In GraviGUT unification, the gravitational Spin(1,3) and Spin(10) GUT Lie groups are combined (modded by Z2) as parts of a Spin(11,3) Lie group, acting on each generation of fermions in a real 64-dimensional spinor representation. The remaining parts of Spin(11,3) include the 4-dimensional spacetime frame and a Higgs field transforming as a 10 under Spin(10). The resulting gauge theory of gravity, Higgs, and gauge bosons is an extension of the MacDowell-Mansouri formalism to higher dimensions. Several physicists objected to the apparent violation of the Coleman-Mandula theorem, which states the impossibility of mixing gravity and gauge fields in a unified Lie group over spacetime, given reasonable assumptions. Proponents of GraviGUT unification and E8 Theory claim that the Coleman-Mandula theorem is not violated because the assumptions are not met.[13]
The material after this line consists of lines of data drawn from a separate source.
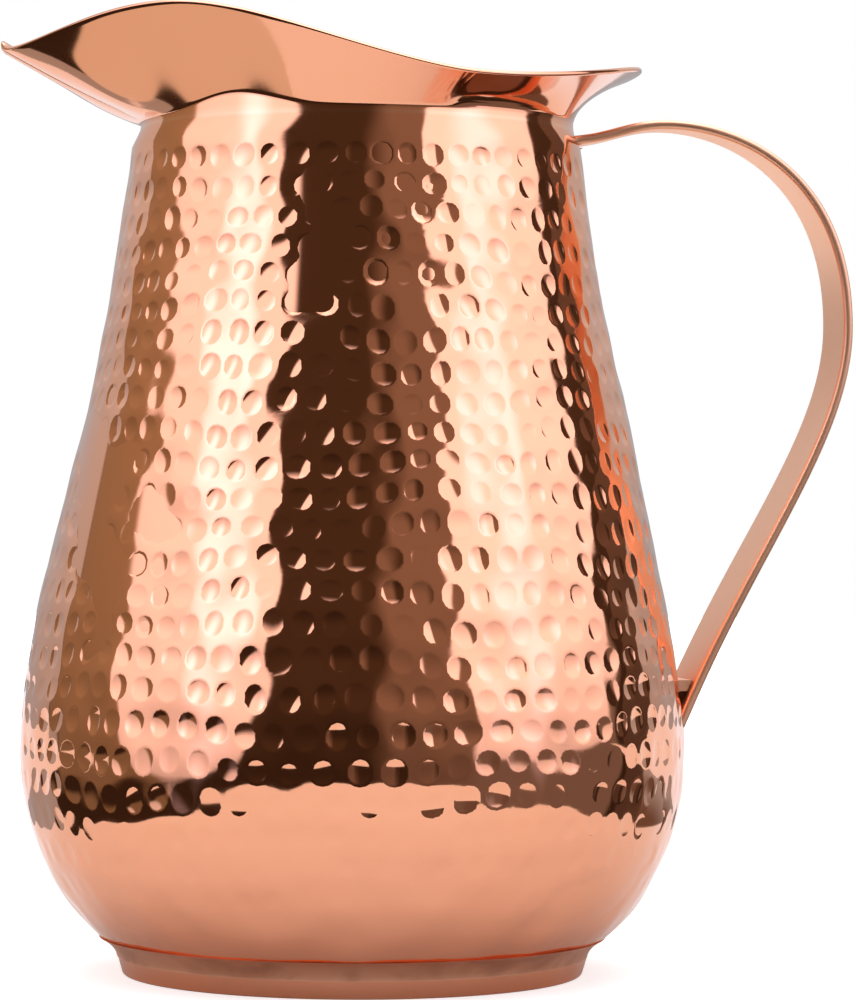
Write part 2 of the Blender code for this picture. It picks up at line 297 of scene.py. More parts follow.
def arc(start, pull, end, steps):
    """(radius, height) pairs along a rounded corner."""
    corners = [Vector((radius, 0, height)) for radius, height in (start, pull, end)]
    inner = [corners[0].lerp(corners[1], 0.6), corners[2].lerp(corners[1], 0.6)]
    points = interpolate_bezier(corners[0], *inner, corners[2], steps + 1)
    return [(point.x, point.z) for point in points]


def vertices_of(geometry):
    return [item for item in geometry if isinstance(item, bmesh.types.BMVert)]


def open_edges_of(geometry):
    return [item for item in geometry if isinstance(item, bmesh.types.BMEdge) and item.is_boundary]


def waves(seed, count, shortest, longest, slope):
    """Random waves in space with a given joint slope: their vectors, phases and heights."""
    rng = np.random.default_rng(seed)
    ways = rng.normal(size=(count, 3))
    ways /= np.linalg.norm(ways, axis=1)[:, None]
    lengths = shortest * (longest / shortest) ** rng.random(count)
    vectors = ways * (2 * pi / lengths)[:, None]
    phases = rng.random(count) * 2 * pi
    heights = slope * np.sqrt(3 / count) * lengths / (2 * pi)
    return vectors, phases, heights


def ripple(places, wave_set):
    """Height and gradient of the waves at each place."""
    vectors, phases, heights = wave_set
    turned = places @ vectors.T + phases
    lift = (np.sin(turned) * heights).sum(axis=1)
    gradient = (np.cos(turned) * heights) @ vectors
    return lift, gradient


def ripple_mesh(mesh, wave_set, strength):
    """Move a mesh's corners by waves along their normals."""
    count = len(mesh.vertices)
    places = np.empty(count * 3, np.float32)
    normals = np.empty(count * 3, np.float32)
    mesh.vertices.foreach_get("co", places)
    mesh.vertices.foreach_get("normal", normals)
    places = places.reshape(-1, 3).astype(float)
    normals = normals.reshape(-1, 3)
    lift, _ = ripple(places, wave_set)
    places = places + normals * (lift * strength(places))[:, None]
    mesh.vertices.foreach_set("co", places.astype(np.float32).ravel())
    mesh.update()


# ---------------------------------------------------------------- hammered body

CORNER_RING, EDGE_RING, HALF_RING = 0.47, 0.40, 0.21   # rings of one mark in its flat cell
CELL_BORDER = 0.499           # corners further out than this are on the cell's border
SHOULDER_REACH = 1.3          # where the rounded shoulder ends, in mark radii
SHOULDER_LEAN = 0.06          # its lean, as a share of the mark's slope
MARK_DEPTH = 0.6              # depth at a mark's middle, in radii times slope
MARK_MARGIN = 0.1 * MM        # least way from the shoulder to the cell's border
CELL_SPREAD = (-0.12, 0.12)   # ranges of chance: extra width of a cell,
WIDTH_SPREAD = (0.84, 1.16)   # width of a mark over the set one,
HEIGHT_SPREAD = (0.98, 1.25)  # its height over its width,
SLOPE_SPREAD = (0.45, 1.35)   # and its slope over the set one
ROW_GAP = 0.35 * MM           # half the plain ribbon between two rows
HEEL_BAND = 3.0 * MM          # plain band at the bottom of the body
HEEL_LAP = 3.0 * MM           # how far the turned-in heel reaches over the base plate
HEEL_INSIDE = 3.6 * MM        # the inside ends this far before the heel
INSIDE_ROWS = 40
LOW_FADE_START, LOW_FADE = 8 * MM, 40 * MM      # the marks get shallower towards the heel,
LEAST_FADE = 0.15                               # down to this part
WANDER_CALM = 15 * MM         # the rows get level over this way at both ends
WANDER_WAVES = ((0.6, 3, 90, 1), (0.4, 7, -130, 0), (0.25, 13, 60, 0))   # share, turns, pace, phase
METAL_WAVES = ((3, 90, 9 * MM, 20 * MM), (5, 24, 45 * MM, 110 * MM))     # short and long ones
METAL_SHARES = (1.0, 0.8)
METAL_CALM_TOP, METAL_CALM_LOW = 4 * MM, 7 * MM     # the waves fade out over this way at each end


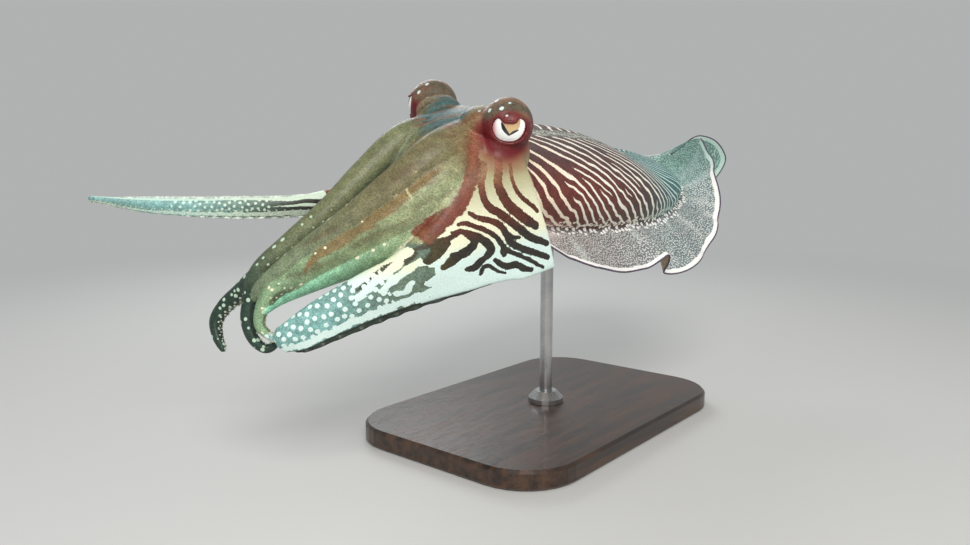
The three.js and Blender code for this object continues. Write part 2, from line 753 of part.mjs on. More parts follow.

In E8 Theory, it is observed that the GraviGUT algebra of spin(11,3) acting on one generation of fermions in a real positive-chiral 64-spinor, 64+, can be part of the 248-dimensional real quaternionic e8 Lie algebra,
- e8 = spin(12,4) + 128+
The strongest criticism of E8 Theory, stated by Distler, Garibaldi, and others, including Lisi in the original paper, is that given an embedding of gravitational spin(1,3) in the spin(12,4) subalgebra of e8, the 128+ includes not only the 64+ of a generation of fermions, but a 64− “anti-generation” of mirror fermions with non-physical chirality. Since we do not see mirror fermions in nature, Distler and Garibaldi consider this to be a disproof of E8 Theory. Lisi has voiced two responses to this criticism. The first response is that these mirror fermions might exist and have very large masses. The second response, stated in the original paper and in his latest work, is that there is not a single embedding of gravitational spin(1,3) in e8, but three embeddings related by triality, with respect to which the 64− contains a second generation of physical fermions, and the third generation of fermions is contained within spin(12,4).[14]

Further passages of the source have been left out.